[START OF Given data]

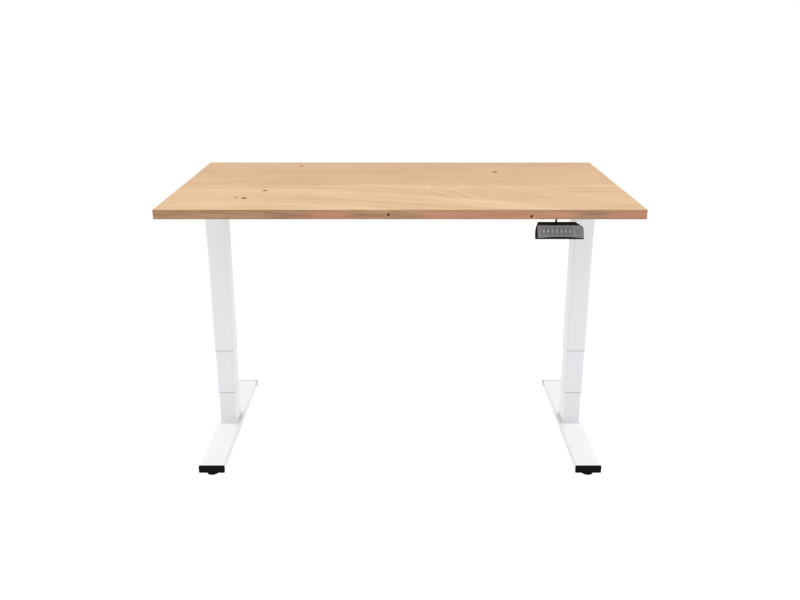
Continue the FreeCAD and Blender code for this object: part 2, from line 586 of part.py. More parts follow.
def handset():
    """Control panel at the front edge: shell with a slim neck, face plate, window, board and keys."""
    face_wide = "(hand_wide - hand_left_rim - hand_right_rim)"
    face_tall = "(hand_tall - hand_low_rim - hand_high_rim)"
    face_x = "((hand_left_rim - hand_right_rim) / 2)"
    face_z = "((hand_low_rim - hand_high_rim) / 2)"

    def face_outline(sketch, gap):
        """Outline of the face: upper right corner cut off, lower edge arched in short straight runs."""
        right, left = "%s + %s / 2 - %s" % (face_x, face_wide, gap), "%s - %s / 2 + %s" % (face_x, face_wide, gap)
        high, low = "%s + %s / 2 - %s" % (face_z, face_tall, gap), "%s - %s / 2 + %s" % (face_z, face_tall, gap)
        corners = [(left, low)]
        for part in (-0.5, 0, 0.5):
            corners.append(("%s + %s * %s / 2" % (face_x, part, face_wide),
                            "%s + hand_waist * %s" % (low, 1 - part ** 2)))
        corners += [(right, low), (right, high + " - hand_cut_tall"), (right + " - hand_cut_wide", high),
                    (left, high)]
        outline(sketch, corners)

    shell = doc.addObject("PartDesign::Body", "hand_shell")
    section = new_sketch(shell, "YZ_Plane", "hand_section")
    outline(section, [("0", "-hand_tall / 2"), ("hand_deep", "-hand_tall / 2 + hand_floor_rise"),
                      ("hand_deep", "hand_tall / 2 + hand_rise"), ("0", "hand_tall / 2")])
    pad(shell, section, "hand_wide", both_ways=True)
    corner = new_sketch(shell, "XZ_Plane", "hand_corner_cut")
    outline(corner, [("hand_wide / 2 + over", "hand_tall / 2 - hand_cut_tall"),
                     ("hand_wide / 2", "hand_tall / 2 - hand_cut_tall"),
                     ("hand_wide / 2 - hand_cut_wide", "hand_tall / 2"),
                     ("hand_wide / 2 - hand_cut_back", "hand_tall / 2 + hand_rise"),
                     ("hand_wide / 2 + over", "hand_tall / 2 + hand_rise")])
    pocket(shell, corner, "2 * hand_deep")
    waist = new_sketch(shell, "XZ_Plane", "hand_waist_cut")
    bow = "((hand_wide / 2)^2 / (2 * hand_waist))"
    circle(waist, bow, "0", "-hand_tall / 2 + hand_waist - " + bow)
    pocket(shell, waist, "2 * hand_deep")
    recess = new_sketch(shell, "XZ_Plane", "hand_recess")
    face_outline(recess, "0")
    pocket(shell, recess, "face_thick")
    hollow = new_sketch(shell, "XZ_Plane", "hand_hollow")
    face_outline(hollow, "hand_wall")
    pocket(shell, hollow, "hand_deep - hand_back_wall")
    in_handset(shell)

    def end_tool(name, radius, centre_z, long, low, tall):
        """What is cut away so that the left end follows an arc of that radius."""
        scrap = bind(doc.addObject("Part::Box", name + "_scrap"), Length=long, Width="hand_deep + 2 * over",
                     Height=tall)
        in_handset(scrap, "-hand_wide / 2 - over", "-over", low)
        arc = bind(doc.addObject("Part::Cylinder", name + "_arc"), Radius=radius, Height="hand_deep + 4 * over")
        in_handset(arc, "-hand_wide / 2 + " + radius, "-2 * over", centre_z)
        arc.setExpression("Placement.Rotation.Angle", sized("(hand_tilt + 90) * 1 deg"))
        return cut(name, scrap, [arc])

    bowed = cut("hand_bowed", shell,
                [end_tool("hand_end_bow", "hand_end_radius", "-hand_end_low", "hand_end_radius / 2",
                          "-hand_tall - hand_rise", "2 * (hand_tall + hand_rise)"),
                 end_tool("hand_end_foot", "hand_end_corner", "-hand_tall / 2 + hand_end_corner",
                          "hand_end_corner + over", "-hand_tall / 2 - over", "hand_end_corner + over")])
    neck = block("hand_neck", "neck_wide", "neck_deep", "hand_drop - hand_tall / 4",
                 "neck_x", "(-hand_y + hand_deep + neck_deep / 2 - neck_sink)",
                 underside + " - hand_drop + hand_tall / 4")
    ear = block("hand_ear", "ear_wide", "ear_deep", "ear_thick", "neck_x",
                "(-hand_y + hand_deep + ear_deep / 2 - neck_sink)", underside + " - ear_thick")
    holes = []
    for hand in ("-", "+"):
        x = "neck_x %s ear_screw_apart / 2" % hand
        y = "(-hand_y + hand_deep + ear_deep / 2 - neck_sink)"
        holes.append(rod("ear_hole%d" % len(holes), "wood_shank", "ear_thick + 2 * over", x, y,
                         underside + " - ear_thick - over"))
        wood_screw_at(x, y, underside + " - ear_thick")
    keep(cut("hand_whole", fuse("hand_joined", [bowed, neck, ear]), holes), "handset_housing")

    key_x = ["key_first + %d * key_pitch" % i for i in range(len(KEYS))]
    plate = doc.addObject("PartDesign::Body", "hand_face")
    around = new_sketch(plate, "XZ_Plane", "face_outline")
    face_outline(around, "face_gap")
    pad(plate, around, "face_thick", backwards=True)
    openings = new_sketch(plate, "XZ_Plane", "face_openings")
    for x in key_x:
        rectangle(openings, "key_wide + 2 * key_gap", "key_tall + 2 * key_gap", x, "key_z")
    rectangle(openings, "window_wide", "window_tall", "window_x", "window_z")
    pocket(plate, openings, "face_thick")
    keep(in_handset(plate), "handset_face")

    window = bind(doc.addObject("Part::Box", "hand_window"), Length="window_wide - 2 * face_gap",
                  Width="face_thick + window_behind", Height="window_tall - 2 * face_gap")
    keep(in_handset(window, "window_x - window_wide / 2 + face_gap", "0",
                    "window_z - window_tall / 2 + face_gap"), "handset_display")

    board = bind(doc.addObject("Part::Box", "hand_board"), Length="hand_board_wide", Width="board_thick",
                 Height="hand_board_tall")
    keep(in_handset(board, "%s - hand_board_wide / 2" % face_x, "hand_board_y", "key_z - hand_board_tall / 2"),
         "handset_board")

    for name, x in zip(KEYS, key_x):
        key = doc.addObject("PartDesign::Body", "key_" + name)
        top = new_sketch(key, "XZ_Plane", "key_%s_top" % name)
        rectangle(top, "key_wide", "key_tall")
        pad(key, top, "key_proud + face_thick + key_skirt_gap", backwards=True)
        round_off(key, "key_corner", (0, 1, 0))
        skirt = new_sketch(key, "XZ_Plane", "key_%s_skirt" % name)
        bind(skirt, **{"AttachmentOffset.Base.z": "-(key_proud + face_thick + key_skirt_gap)"})
        rectangle(skirt, "key_wide + 2 * key_skirt", "key_tall + 2 * key_skirt")
        pad(key, skirt, "key_skirt_thick", backwards=True)
        keep(in_handset(key, x, "-key_proud", "key_z"), name + "_key")


def table_top():
    """Oak board with eased edges and the pilot holes of every wood screw."""
    top = doc.addObject("PartDesign::Body", "top_board")
    plan = new_sketch(top, "XY_Plane", "top_plan")
    rectangle(plan, "top_width", "top_depth")
    pad(top, plan, "top_thick")
    round_off(top, "top_edge")
    pilots = new_sketch(top, "XY_Plane", "top_pilots")
    for x, y, seat in wood_points:
        circle(pilots, "wood_shank", x, y)
    pocket(top, pilots, "wood_bite", backwards=True)
    keep(place(top, "0", "0", underside), "table_top")


def wood_screws():
    screws = []
    for index, (x, y, seat) in enumerate(wood_points):
        shank = rod("wood_shank%d" % index, "wood_shank", "%s + wood_bite - %s" % (underside, seat), x, y, seat)
        head = rod("wood_head%d" % index, "wood_head", "wood_head_tall", x, y, seat + " - wood_head_tall")
        screws.append(fuse("wood_screw%d" % index, [shank, head]))
    keep(group("wood_screw_set", screws), "wood_screws")


bearings = []
for side, sign in LEGS:
    x = sign + "leg_spacing / 2"
    foot(side, x)
    column(side, x)
    bearings.append(drive(side, x))
    side_arm(side, x)
keep(group("bearing_pair", bearings), "screw_bearings")
foot_bolts()
frame_rails()
control_box()
handset()
table_top()
wood_screws()

doc.recompute()
for item in doc.Objects:
    if "Invalid" in item.State or "Error" in item.State:
        raise ValueError("%s is %s" % (item.Name, item.State))
for piece in finished:
    if piece.Shape.isNull() or not piece.Shape.isValid() or piece.Shape.Volume <= 0:
        raise ValueError("%s has no good shape" % piece.Label)
labels = [piece.Label for piece in finished]
if len(set(labels)) != len(labels) or len(labels) > 60:
    raise ValueError("the pieces' names are not right")

os.makedirs("parts", exist_ok=True)
for piece in finished:
    piece.Shape.exportStep("parts/%s.step" % piece.Label)
print(len(finished), "pieces")
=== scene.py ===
import bmesh
import bpy
import math
from mathutils import Matrix, Vector


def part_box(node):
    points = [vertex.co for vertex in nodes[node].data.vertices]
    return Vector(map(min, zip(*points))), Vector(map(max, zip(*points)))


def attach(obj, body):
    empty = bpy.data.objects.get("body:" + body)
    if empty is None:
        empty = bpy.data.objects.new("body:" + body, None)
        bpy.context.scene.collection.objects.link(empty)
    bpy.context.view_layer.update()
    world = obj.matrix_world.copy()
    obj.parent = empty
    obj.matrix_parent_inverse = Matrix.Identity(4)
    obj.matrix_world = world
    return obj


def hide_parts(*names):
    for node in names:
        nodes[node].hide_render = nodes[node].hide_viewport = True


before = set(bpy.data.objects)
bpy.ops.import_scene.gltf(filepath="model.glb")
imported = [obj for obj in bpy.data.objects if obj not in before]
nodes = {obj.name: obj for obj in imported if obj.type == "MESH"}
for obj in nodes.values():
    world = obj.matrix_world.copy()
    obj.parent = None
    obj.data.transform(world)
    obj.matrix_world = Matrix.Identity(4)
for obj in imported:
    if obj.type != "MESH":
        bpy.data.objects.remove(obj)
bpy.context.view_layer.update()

# ---- view, lamps and floor ----------------------------------------------------------------------
# A person stands nearly three metres in front of the desk, eyes well above its top, in a white
# studio. Two wide lamps hang high, out past the ends of the top, so that they reach the feet too, and
# two more stand far past its ends, low, and light the inner sides of the legs.

EYE_HEIGHT = 1.41808
EYE_DISTANCE = 2.80955
LOOK_DOWN = math.radians(18.507)
LENS = 39.161

camera_data = bpy.data.cameras.new("eye")
camera_data.lens = LENS
camera_data.sensor_width = 36
camera_data.clip_end = 200
camera = bpy.data.objects.new("eye", camera_data)
camera.location = (0, -EYE_DISTANCE, EYE_HEIGHT)
camera.rotation_euler = (math.pi / 2 - LOOK_DOWN, 0, 0)
bpy.context.scene.collection.objects.link(camera)
bpy.context.scene.camera = camera
bpy.context.scene.view_settings.view_transform = "Standard"


def lamp(name, place, target, size, power):
    """A square soft lamp that points at a place."""
    data = bpy.data.lights.new(name, "AREA")
    data.energy = power
    data.size = size
    item = bpy.data.objects.new(name, data)
    item.location = place
    item.rotation_euler = (Vector(target) - Vector(place)).to_track_quat("-Z", "Y").to_euler()
    bpy.context.scene.collection.objects.link(item)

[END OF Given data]

■ Problem to work on: Give again only the lines that run from the line with "doc.recompute()" to the line with "bpy.data.objects.remove(obj)". Include both of those lines exactly as written.

■ The result:
doc.recompute()
for item in doc.Objects:
    if "Invalid" in item.State or "Error" in item.State:
        raise ValueError("%s is %s" % (item.Name, item.State))
for piece in finished:
    if piece.Shape.isNull() or not piece.Shape.isValid() or piece.Shape.Volume <= 0:
        raise ValueError("%s has no good shape" % piece.Label)
labels = [piece.Label for piece in finished]
if len(set(labels)) != len(labels) or len(labels) > 60:
    raise ValueError("the pieces' names are not right")

os.makedirs("parts", exist_ok=True)
for piece in finished:
    piece.Shape.exportStep("parts/%s.step" % piece.Label)
print(len(finished), "pieces")
=== scene.py ===
import bmesh
import bpy
import math
from mathutils import Matrix, Vector


def part_box(node):
    points = [vertex.co for vertex in nodes[node].data.vertices]
    return Vector(map(min, zip(*points))), Vector(map(max, zip(*points)))


def attach(obj, body):
    empty = bpy.data.objects.get("body:" + body)
    if empty is None:
        empty = bpy.data.objects.new("body:" + body, None)
        bpy.context.scene.collection.objects.link(empty)
    bpy.context.view_layer.update()
    world = obj.matrix_world.copy()
    obj.parent = empty
    obj.matrix_parent_inverse = Matrix.Identity(4)
    obj.matrix_world = world
    return obj


def hide_parts(*names):
    for node in names:
        nodes[node].hide_render = nodes[node].hide_viewport = True


before = set(bpy.data.objects)
bpy.ops.import_scene.gltf(filepath="model.glb")
imported = [obj for obj in bpy.data.objects if obj not in before]
nodes = {obj.name: obj for obj in imported if obj.type == "MESH"}
for obj in nodes.values():
    world = obj.matrix_world.copy()
    obj.parent = None
    obj.data.transform(world)
    obj.matrix_world = Matrix.Identity(4)
for obj in imported:
    if obj.type != "MESH":
        bpy.data.objects.remove(obj)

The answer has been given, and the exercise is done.